George Filenko, the Round Lake Park police chief who commands the Lake County Major Crime Task Force, said the high degree of difficulty in trying to listen in on wireless or home phones leads him to doubt Biondi's accusation.
"It's not like you hook up a couple of alligator clips and put a headset on," Filenko said.
Biondi's wiretap claim was preceded by her saying some residents have expressed concern to her about nepotism in hiring at the district. One of the personnel recommendations Tuesday was for the board to hire a woman as a bus driver -- a job her husband had recently resigned.
District 121 board member David Grum said instead of Biondi relaying concerns, the residents should voice them at board meetings. Biondi responded by asking if taxpayers would want to attend a meeting if they know police are present.
Anderson said that in his nine years on the District 121 board, only Biondi's husband, Ray, was removed by Gurnee police for disrupting a meeting last Aug. 20. Liz Biondi told Anderson she knew why an officer wasn't at Tuesday's board session.
"You've had police here for every meeting that he (Ray Biondi) is here," she said. "And you don't have one (officer) tonight because you overheard my conversation on the phone with him saying he wasn't coming to the board meeting."
Biondi, elected to a 4-year term with 31 write-in votes in April 2013, continued after some board members laughed at her statement.
"No," she said. "You've tapped my phone."

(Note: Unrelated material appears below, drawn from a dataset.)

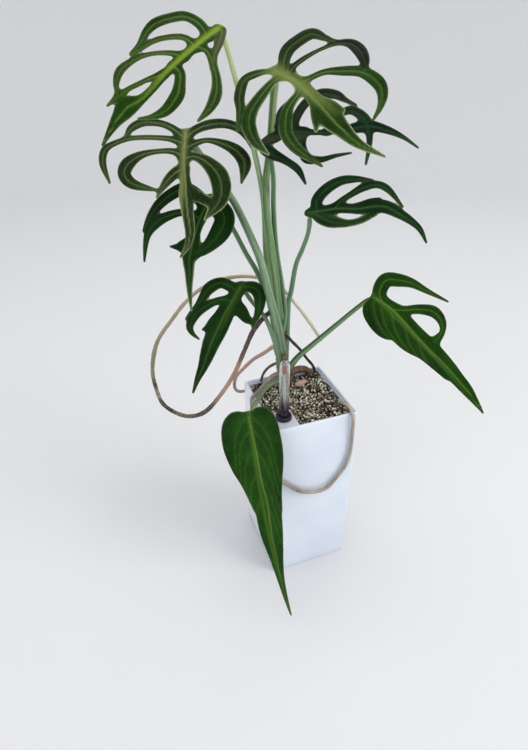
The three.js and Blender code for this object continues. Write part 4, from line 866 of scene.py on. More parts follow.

Biondi added "someone in the district" is eavesdropping on her, not the other board members.
Filenko said snooping on a home or wireless telephone requires an advanced skill level. He said tapping a home phone would, in part, entail working inside an AT&T box commonly found in residential neighborhoods.
To eavesdrop on a wireless device, Filenko said, someone must know the phone system being used and radio frequency. Specialized equipment and proximity to the target also are necessary, he said.
Filenko said if Biondi has a legitimate wiretapping complaint, she should contact the Lake County state's attorney's office or the FBI.
"Those allegations are pretty serious," he said.
Biondi's claim caught the attention of Gurnee Mayor Kristina Kovarik, who has attended Warren board meetings since September. Kovarik said officials should not voice "conspiracy theories and paranoia" at meetings.
Kovarik said her concern about Biondi and board ally Catherine Campbell not grasping complex topics or making informed decisions on behalf of Gurnee taxpayers has led her to watch the Warren meetings.